小山駅は栃木県です。群馬県方面に行く両毛線と、茨城県方面に行く水戸線に乗り換えられます。一部の「やまびこ」はそのまま通過していきます。
小山と宇都宮との間はさらに短くて、宇都宮駅へは10分ほどで着いてしまいます。


宇都宮駅では、黒磯方面の宇都宮線、日光方面の日光線、烏山方面の烏山線などに乗り換えできます。
那須温泉、塩原温泉に行く前に、宇都宮で新幹線を降りて宇都宮餃子を食べてから、普通列車で黒磯方面に向かう、というパターンも好きです。


話を新幹線に戻しまして。
ここ宇都宮駅で数分停車し、後から来る新幹線に追い越されることが多いです。
宇都宮~那須塩原
次の駅は那須塩原駅。遠くに那須の山々が見えます。
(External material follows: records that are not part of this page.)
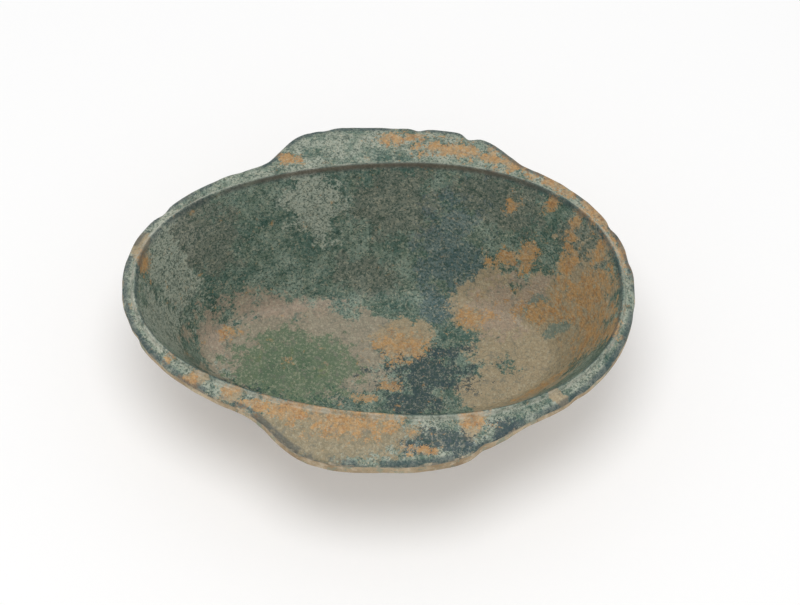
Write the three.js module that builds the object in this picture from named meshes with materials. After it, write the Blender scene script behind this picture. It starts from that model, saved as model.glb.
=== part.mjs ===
// A small oval wine cup with two ears, pressed in a mould from coarse earthenware.
// A green lead glaze covers the inside, the lip, the rim band and the tops of the ears.
// Each ear is a flat crescent, luted to the edge of the rim along one long side of the cup.
//
// Sizes are in millimetres. X runs along the cup, Y across it from ear to ear, and Z is up.
// The origin is on the table, under the middle of the cup's outline.

import * as THREE from "three";
import { mergeVertices } from "three/addons/utils/BufferGeometryUtils.js";

// Heights
const CUP_HEIGHT = 34;
const FOOT_HEIGHT = 2;
const FLOOR_THICKNESS = 3;

// The lip: a narrow ridge round the mouth. Its inner edge is a rounded oval.
const LIP_HALF_LENGTH = 52.1;
const LIP_HALF_WIDTH = 31.5;
const LIP_SQUARENESS = 2.2;
const LIP_WIDTH = 1;
const LIP_RISE = 0.9;
const LIP_INNER_DROP = 0.3;

// The rim band: a flat border round the lip, which slopes down outwards.
const BAND_AT_ENDS = 2.9;
const BAND_AT_SIDES = 5.3;
const BAND_SQUARENESS = 2.1;
const BAND_SLOPE = THREE.MathUtils.degToRad(3);
const RIM_EDGE = 3.2;

// The ears. Their outline is a short wide oval, which crosses the long narrow one of the rim.
// They were cut by hand, so they differ: the back one has squarer shoulders.
const BACK_EAR = { halfLength: 29.4, squareness: 3.9 };
const FRONT_EAR = { halfLength: 33, squareness: 2.8 };
const EAR_REACH = 6.2;
const EAR_SHIFT = 3;
const EAR_DROOP = 1.3;
const EAR_EDGE = 4;
const EAR_THICKENS_OVER = 3;
const EAR_BLEND = 4;

// The wall runs inwards and down from the lip, and turns smoothly into the flat floor.
const WALL_RUN_AT_ENDS = 15;
const WALL_RUN_AT_SIDES = 17.5;
const FLOOR_SQUARENESS = 2.1;
const INNER_TUCK = 0.28;
const OUTER_TUCK = 0.3;
const BASE_MARGIN = 1.2;
const RIM_UNDERCUT = 1;

// The foot: a low oval pad under the floor.
const FOOT_INSET = 0.6;
const FOOT_TAPER = 0.7;

// Finish of the edges, and the glaze, which thins out to nothing at the outer edge.
const EDGE_ROUND = 0.6;
const GLAZE_THICKNESS = 0.4;
const GLAZE_FEATHER = 1.2;

// The cup is a little egg-shaped: towards +X it is wider by this share, and towards -X narrower.
const END_FULLNESS = 0.07;

// How finely the surfaces are divided
const END_STEPS = 9;
const EAR_STEPS = 26;
const FLOOR_SHARES = [0, 0.5, 1];
const INNER_WALL_STEPS = 6;
const OUTER_WALL_STEPS = 5;
const TIP_SEARCH_STEPS = 50;
const WELD_DISTANCE = 1e-4;

// Sizes that follow from the ones above
const RIM_HALF_LENGTH = LIP_HALF_LENGTH + BAND_AT_ENDS;
const RIM_HALF_WIDTH = LIP_HALF_WIDTH + BAND_AT_SIDES;
const EAR_HALF_WIDTH = RIM_HALF_WIDTH + EAR_REACH;
const FLOOR_HALF_LENGTH = LIP_HALF_LENGTH - WALL_RUN_AT_ENDS;
const FLOOR_HALF_WIDTH = LIP_HALF_WIDTH - WALL_RUN_AT_SIDES;
const FLOOR_TOP = FOOT_HEIGHT + FLOOR_THICKNESS + GLAZE_THICKNESS;
const EAR_SPAN = EAR_HALF_WIDTH - LIP_HALF_WIDTH - LIP_WIDTH;

// Distance from the middle to a rounded oval, in the direction of an angle
function oval(angle, halfLength, halfWidth, squareness) {
  const along = Math.abs(Math.cos(angle) / halfLength) ** squareness;
  const across = Math.abs(Math.sin(angle) / halfWidth) ** squareness;
  return (along + across) ** (-1 / squareness);
}

// The larger of two lengths, with a smooth change from one to the other
function smoothLarger(first, second, blend) {
  const overlap = Math.max(blend - Math.abs(first - second), 0);
  return Math.max(first, second) + overlap ** 2 / (4 * blend);
}

// The same for an oval that is fuller at one end, as the cup itself is
function eggOval(angle, halfLength, halfWidth, squareness) {
  return oval(angle, halfLength, halfWidth * (1 + END_FULLNESS * Math.cos(angle)), squareness);
}

function rimRadius(angle) {
  return eggOval(angle, RIM_HALF_LENGTH, RIM_HALF_WIDTH, BAND_SQUARENESS);
}

// The ears reach a little further towards the full end
function earRadius(angle) {
  const ear = Math.sin(angle) > 0 ? BACK_EAR : FRONT_EAR;
  const halfLength = ear.halfLength + EAR_SHIFT * Math.sign(Math.cos(angle));
  return oval(angle, halfLength, EAR_HALF_WIDTH, ear.squareness);
}

// Every distance from the middle that a section through the cup needs at one angle
function outlinesAt(angle) {
  const floor = eggOval(angle, FLOOR_HALF_LENGTH, FLOOR_HALF_WIDTH, FLOOR_SQUARENESS);
  const rim = rimRadius(angle);
  return {
    angle,
    floor,
    base: floor + BASE_MARGIN,
    lip: eggOval(angle, LIP_HALF_LENGTH, LIP_HALF_WIDTH, LIP_SQUARENESS),
    rim,
    edge: smoothLarger(rim, earRadius(angle), EAR_BLEND),
  };
}

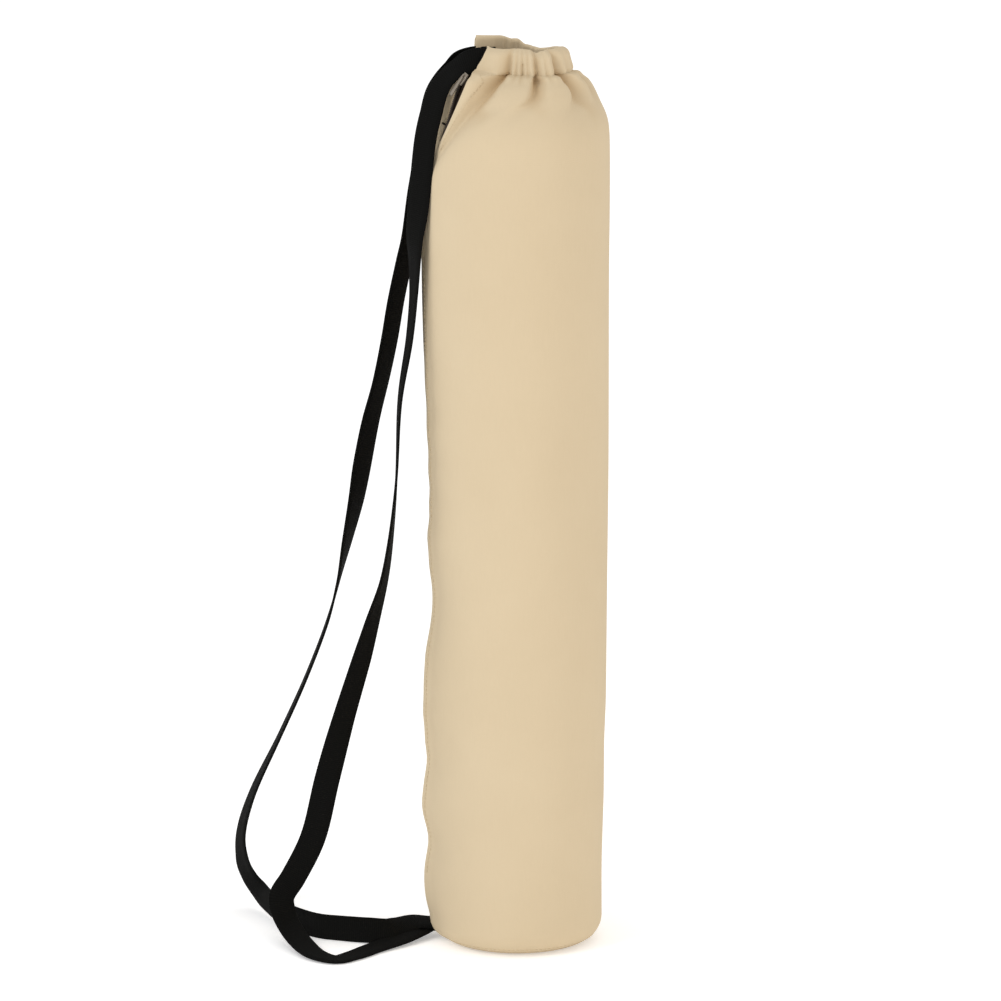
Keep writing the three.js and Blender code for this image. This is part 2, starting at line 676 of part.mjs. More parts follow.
function placeOnZip(geometry, out) {
  const top = underFace(zipLastRow, zipTurn(zipLastRow), -out);
  const bottom = underFace(zipLastRow - 1, zipTurn(zipLastRow - 1), -out);
  const up = top.clone().sub(bottom).normalize();
  const face = underFace(zipLastRow, zipTurn(zipLastRow), -out - 1).sub(top);
  const side = up.clone().cross(face).normalize();
  const square = side.clone().cross(up);
  geometry.applyMatrix4(new THREE.Matrix4().makeBasis(side, up, square));
  const place = bottom.lerp(top, sliderRowShare);
  return geometry.translate(place.x, place.y, place.z);
}

function plate(outline, width, length, depth) {
  const right = outline.map(({ wide, up }) => new THREE.Vector2((wide * width) / 2, (up * length) / 2));
  const left = right.map((point) => new THREE.Vector2(-point.x, point.y)).reverse();
  const shape = new THREE.Shape([...right, ...left]);
  return new THREE.ExtrudeGeometry(shape, { depth, bevelEnabled: false });
}

function makeSlider() {
  const body = plate(sliderOutline, sliderWidth, sliderLength, sliderThickness / 2);
  const lug = plate(lugOutline, sliderWidth, sliderLength, sliderThickness);
  return placeOnZip(toGeometry(toSolid(body).add(toSolid(lug))), coilProud + 2 * clearance);
}

function makePull() {
  const tab = plate(pullOutline, pullWidth, pullLength, pullThickness);
  tab.translate(0, -(sliderLength + pullLength) / 2 - clearance, 0);
  return placeOnZip(tab, coilProud + 4 * clearance);
}

const canvas = new THREE.MeshStandardMaterial({ color: 0xdccbaa, roughness: 0.9, metalness: 0 });
const webbing = new THREE.MeshStandardMaterial({ color: 0x0c0c0b, roughness: 0.8, metalness: 0 });
const tapeCloth = new THREE.MeshStandardMaterial({ color: 0x2e2018, roughness: 0.85, metalness: 0 });
const coilPlastic = new THREE.MeshStandardMaterial({ color: 0x2a1e16, roughness: 0.5, metalness: 0 });
const sliderMetal = new THREE.MeshStandardMaterial({ color: 0x8d8377, roughness: 0.4, metalness: 0.9 });

const bag = new THREE.Group();

function add(name, geometry, material) {
  const mesh = new THREE.Mesh(geometry, material);
  mesh.name = name;
  bag.add(mesh);
  return mesh;
}

add('main_panel', toGeometry(makeMainPanel()), canvas);
add('gathered_top', toGeometry(makeGatheredTop()), canvas);
add('base_panel', toGeometry(makeBasePanel()), canvas);
add('strap', makeStrap(), webbing);
add('zip_tape', makeZipTape(), tapeCloth);
add('zip_coil', makeZipCoil(), coilPlastic);
add('zip_slider', makeSlider(), sliderMetal);
add('zip_pull', makePull(), sliderMetal);

export default bag;
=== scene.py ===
import math

import bmesh
import bpy
import numpy as np
from mathutils import Matrix, Vector


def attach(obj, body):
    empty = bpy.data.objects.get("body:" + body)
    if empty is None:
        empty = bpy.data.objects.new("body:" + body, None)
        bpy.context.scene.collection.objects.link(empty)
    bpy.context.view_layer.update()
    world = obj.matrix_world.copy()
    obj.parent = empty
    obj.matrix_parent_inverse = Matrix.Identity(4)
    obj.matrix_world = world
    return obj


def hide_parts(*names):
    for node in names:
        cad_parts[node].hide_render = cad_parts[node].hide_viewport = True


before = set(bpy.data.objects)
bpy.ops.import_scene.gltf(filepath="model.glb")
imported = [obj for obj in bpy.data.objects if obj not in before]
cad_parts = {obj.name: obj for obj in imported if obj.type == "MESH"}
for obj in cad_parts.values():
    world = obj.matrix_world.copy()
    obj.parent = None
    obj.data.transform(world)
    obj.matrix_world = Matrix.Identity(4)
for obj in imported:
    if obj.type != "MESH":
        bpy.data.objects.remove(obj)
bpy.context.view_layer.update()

# Studio. A wide white floor under the bag, one large soft light from the left and front, a weaker one
# from the right, and a white surround. The camera looks level with the photograph, 13 degrees down.
aim = Vector((-0.0132, 0.0, 0.3504))
camera_rise = math.radians(13)
camera_distance = 6.465

bpy.ops.object.select_all(action="DESELECT")
bpy.ops.mesh.primitive_plane_add(size=40, location=(0, 0, -0.0003))
floor = bpy.context.object
floor.name = "floor"
paper = bpy.data.materials.new("floor_paper")
paper.use_nodes = True
paper_shader = paper.node_tree.nodes["Principled BSDF"]
paper_shader.inputs["Base Color"].default_value = (0.93, 0.93, 0.93, 1)
paper_shader.inputs["Roughness"].default_value = 0.9
paper_shader.inputs["Specular IOR Level"].default_value = 0.1
paper_shader.inputs["Emission Color"].default_value = (1, 1, 1, 1)
paper_shader.inputs["Emission Strength"].default_value = 0.3
floor.data.materials.append(paper)

world = bpy.context.scene.world or bpy.data.worlds.new("surround")
bpy.context.scene.world = world
world.use_nodes = True
world.node_tree.nodes["Background"].inputs["Color"].default_value = (1, 1, 1, 1)
world.node_tree.nodes["Background"].inputs["Strength"].default_value = 0.84


def soft_light(name, place, size, power, colour):
    light = bpy.data.lights.new(name, "AREA")
    light.shape = "DISK"
    light.size = size
    light.energy = power
    light.color = colour
    lamp = bpy.data.objects.new(name, light)
    bpy.context.scene.collection.objects.link(lamp)
    lamp.location = place
    lamp.rotation_euler = (aim - Vector(place)).to_track_quat("-Z", "Y").to_euler()


soft_light("key_light", (-2.2, -1.7, 2.0), 1.1, 22, (1.0, 1.0, 1.0))
soft_light("warm_fill", (2.0, -2.2, 1.2), 1.8, 13, (1.0, 0.84, 0.66))

bpy.context.scene.view_settings.view_transform = "Standard"
camera_data = bpy.data.cameras.new("camera")
camera_data.lens = 300
camera_data.sensor_width = 36
camera = bpy.data.objects.new("camera", camera_data)
bpy.context.scene.collection.objects.link(camera)
camera.location = aim + camera_distance * Vector((0, -math.cos(camera_rise), math.sin(camera_rise)))
camera.rotation_euler = (math.pi / 2 - camera_rise, 0, 0)
bpy.context.scene.camera = camera

# Canvas. One tube of plain cream cotton, slit down the left side for the zip. Its top is drawn
# together in folds and turned inward into a casing for the strap; its foot is sewn to the base.
body_radius = 70.0
shoulder_height = 650.0
gather_rise = 44.0
cloth = 1.4
edge_radius = 19.0
base_share = 0.947
seam_turn = 57.5
neck_half_width = body_radius * 0.534
neck_half_depth = body_radius * 0.5
neck_shift = body_radius * 0.06
neck_taper = 0.2
fold_depth = 11.0
strap_width = 20.0
stitch_height = shoulder_height + gather_rise - 6
casing_height = 24.2
casing_fold = 5.0
casing_lean = 3.6
ring_inset = 8.4
ring_bottom = stitch_height + 2.1
layer_inset = 3.1
tube_top_drop = 0.93
millimetre = 0.001
neck_sag = 8.0
neck_sag_turn = 60.0
neck_sag_reach = 90.0
zip_turn = 184.0
zip_neck_turn = 223.0
zip_turned = 0.68
pucker_angle = 55.0
zip_back_angle = 100.0
zip_front_angle = 60.0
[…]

一部の「やまびこ」は通過します。


那須温泉、塩原温泉、板室温泉に向かうバスは、ここで乗り換えです。
ただし、塩原温泉方面へのバスは、朝もしくは夕方以降の時間帯は、那須塩原駅を出る便がありません。
そのときは、那須塩原駅でJR宇都宮線に乗ってお隣の西那須野駅に行き、そこからバスに乗ります。
「なすの」は那須塩原駅が終点の列車もありますが、さらに先の郡山駅まで向かう「なすの」もあります。
一方で「やまびこ」はもっと先、仙台駅や盛岡駅が終点です。
今回は栃木県の温泉に行く新幹線の話なので、ここまでにします。
ご乗車お疲れさまでした。
ご参考:高速バスと普通列車
栃木県の那須・塩原方面にある温泉を目指す場合、東北新幹線以外にも選択肢があります。
東北新幹線以外の交通手段とは、
- 高速バス「那須・塩原号」。
- 宇都宮線の普通列車。
これらが東北新幹線のライバルと言えるかも知れません。
高速バス
高速バス「那須・塩原号」は那須温泉・塩原温泉が終点なので、乗り換えがないのが便利です。
ただ、2020年の感染症流行後、大幅に本数が減ってしまっています。
また、このバスが走る東北自動車道は、比較的渋滞が少なく遅れにくいので、安い値段で行くならバスでもいいかな、と思ってしまいます。
これが関越自動車道を走る高速バスに乗る場合だと、渋滞で大幅に遅れることが多いので、どちらかと言えば新幹線「たにがわ」「あさま」を選んでしまうのですが。
普通列車
宇都宮までならさほど遠くないので、普通列車のグリーン車でのんびり行くのでも良いかな、と思うことも多いです。
「やまびこ」「なすの」の割引率は結構いいので、割安のきっぷが取れれば新幹線ですいすい行きたいところではありますね。
東武線の特急
また、日光・鬼怒川方面は東北新幹線から離れていて、東武線の特急「きぬ」等に乗っていくのが便利です。新幹線をあえて使うことはないかも。。
お隣の群馬県にある温泉に行く場合、たいていは新幹線の駅がある高崎を通るので、新幹線利用になることが多いのですが、そこが違いですね。
というわけで
そんなこんな、ぱっと思いつく「やまびこ」「なすの」の良いところは、
- 新幹線なので早い。
- 「トクだ値」で安く利用できる。
- いろいろな車両に乗れる。(鉄道好き目線で・・・)
「やまびこ」「なすの」だけの良いところ、ではないので、書いていて少々苦しいところではあります。。
以上、東北新幹線の中でも比較的地味な「やまびこ」「なすの」にスポットを当てて書いてみました。
さて、今度はどこへ行こうかな。